REQUEST — All of the material below is to be retyped exactly.

DATA BLOCK —
* Begin *

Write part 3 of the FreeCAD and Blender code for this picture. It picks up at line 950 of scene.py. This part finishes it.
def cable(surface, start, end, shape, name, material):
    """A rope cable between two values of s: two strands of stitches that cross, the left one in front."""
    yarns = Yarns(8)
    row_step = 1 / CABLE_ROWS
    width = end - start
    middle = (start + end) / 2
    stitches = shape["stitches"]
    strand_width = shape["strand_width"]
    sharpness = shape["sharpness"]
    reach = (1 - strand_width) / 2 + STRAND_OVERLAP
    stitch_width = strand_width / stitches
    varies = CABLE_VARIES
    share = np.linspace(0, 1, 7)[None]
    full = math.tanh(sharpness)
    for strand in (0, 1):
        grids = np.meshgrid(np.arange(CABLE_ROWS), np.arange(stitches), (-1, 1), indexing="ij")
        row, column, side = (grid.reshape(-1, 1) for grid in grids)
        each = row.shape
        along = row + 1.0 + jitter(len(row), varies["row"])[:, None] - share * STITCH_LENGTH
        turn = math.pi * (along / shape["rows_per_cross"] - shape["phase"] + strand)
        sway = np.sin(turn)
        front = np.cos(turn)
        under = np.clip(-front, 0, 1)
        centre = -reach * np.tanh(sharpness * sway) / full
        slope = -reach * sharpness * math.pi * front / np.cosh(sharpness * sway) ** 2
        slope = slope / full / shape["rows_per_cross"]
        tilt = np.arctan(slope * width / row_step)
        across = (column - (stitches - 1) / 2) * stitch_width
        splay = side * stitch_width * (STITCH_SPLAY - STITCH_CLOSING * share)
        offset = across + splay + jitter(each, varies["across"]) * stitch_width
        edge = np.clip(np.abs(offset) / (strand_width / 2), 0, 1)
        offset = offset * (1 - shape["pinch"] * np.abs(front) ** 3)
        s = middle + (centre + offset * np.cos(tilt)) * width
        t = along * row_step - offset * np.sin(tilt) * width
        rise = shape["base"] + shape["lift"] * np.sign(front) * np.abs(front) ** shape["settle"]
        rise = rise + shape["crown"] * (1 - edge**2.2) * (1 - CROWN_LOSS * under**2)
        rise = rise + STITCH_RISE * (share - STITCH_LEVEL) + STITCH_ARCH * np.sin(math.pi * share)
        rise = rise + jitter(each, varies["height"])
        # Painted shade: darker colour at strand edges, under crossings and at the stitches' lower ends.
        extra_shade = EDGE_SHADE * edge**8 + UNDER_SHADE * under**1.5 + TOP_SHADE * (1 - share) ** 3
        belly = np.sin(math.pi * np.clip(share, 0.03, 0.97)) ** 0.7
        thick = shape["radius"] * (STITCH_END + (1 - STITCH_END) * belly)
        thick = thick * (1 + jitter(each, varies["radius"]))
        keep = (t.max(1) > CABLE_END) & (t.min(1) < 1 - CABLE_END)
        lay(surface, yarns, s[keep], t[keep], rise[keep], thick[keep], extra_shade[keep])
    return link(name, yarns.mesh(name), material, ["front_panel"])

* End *

EXPECTED ANSWER —
Write part 3 of the FreeCAD and Blender code for this picture. It picks up at line 950 of scene.py. This part finishes it.
def cable(surface, start, end, shape, name, material):
    """A rope cable between two values of s: two strands of stitches that cross, the left one in front."""
    yarns = Yarns(8)
    row_step = 1 / CABLE_ROWS
    width = end - start
    middle = (start + end) / 2
    stitches = shape["stitches"]
    strand_width = shape["strand_width"]
    sharpness = shape["sharpness"]
    reach = (1 - strand_width) / 2 + STRAND_OVERLAP
    stitch_width = strand_width / stitches
    varies = CABLE_VARIES
    share = np.linspace(0, 1, 7)[None]
    full = math.tanh(sharpness)
    for strand in (0, 1):
        grids = np.meshgrid(np.arange(CABLE_ROWS), np.arange(stitches), (-1, 1), indexing="ij")
        row, column, side = (grid.reshape(-1, 1) for grid in grids)
        each = row.shape
        along = row + 1.0 + jitter(len(row), varies["row"])[:, None] - share * STITCH_LENGTH
        turn = math.pi * (along / shape["rows_per_cross"] - shape["phase"] + strand)
        sway = np.sin(turn)
        front = np.cos(turn)
        under = np.clip(-front, 0, 1)
        centre = -reach * np.tanh(sharpness * sway) / full
        slope = -reach * sharpness * math.pi * front / np.cosh(sharpness * sway) ** 2
        slope = slope / full / shape["rows_per_cross"]
        tilt = np.arctan(slope * width / row_step)
        across = (column - (stitches - 1) / 2) * stitch_width
        splay = side * stitch_width * (STITCH_SPLAY - STITCH_CLOSING * share)
        offset = across + splay + jitter(each, varies["across"]) * stitch_width
        edge = np.clip(np.abs(offset) / (strand_width / 2), 0, 1)
        offset = offset * (1 - shape["pinch"] * np.abs(front) ** 3)
        s = middle + (centre + offset * np.cos(tilt)) * width
        t = along * row_step - offset * np.sin(tilt) * width
        rise = shape["base"] + shape["lift"] * np.sign(front) * np.abs(front) ** shape["settle"]
        rise = rise + shape["crown"] * (1 - edge**2.2) * (1 - CROWN_LOSS * under**2)
        rise = rise + STITCH_RISE * (share - STITCH_LEVEL) + STITCH_ARCH * np.sin(math.pi * share)
        rise = rise + jitter(each, varies["height"])
        # Painted shade: darker colour at strand edges, under crossings and at the stitches' lower ends.
        extra_shade = EDGE_SHADE * edge**8 + UNDER_SHADE * under**1.5 + TOP_SHADE * (1 - share) ** 3
        belly = np.sin(math.pi * np.clip(share, 0.03, 0.97)) ** 0.7
        thick = shape["radius"] * (STITCH_END + (1 - STITCH_END) * belly)
        thick = thick * (1 + jitter(each, varies["radius"]))
        keep = (t.max(1) > CABLE_END) & (t.min(1) < 1 - CABLE_END)
        lay(surface, yarns, s[keep], t[keep], rise[keep], thick[keep], extra_shade[keep])
    return link(name, yarns.mesh(name), material, ["front_panel"])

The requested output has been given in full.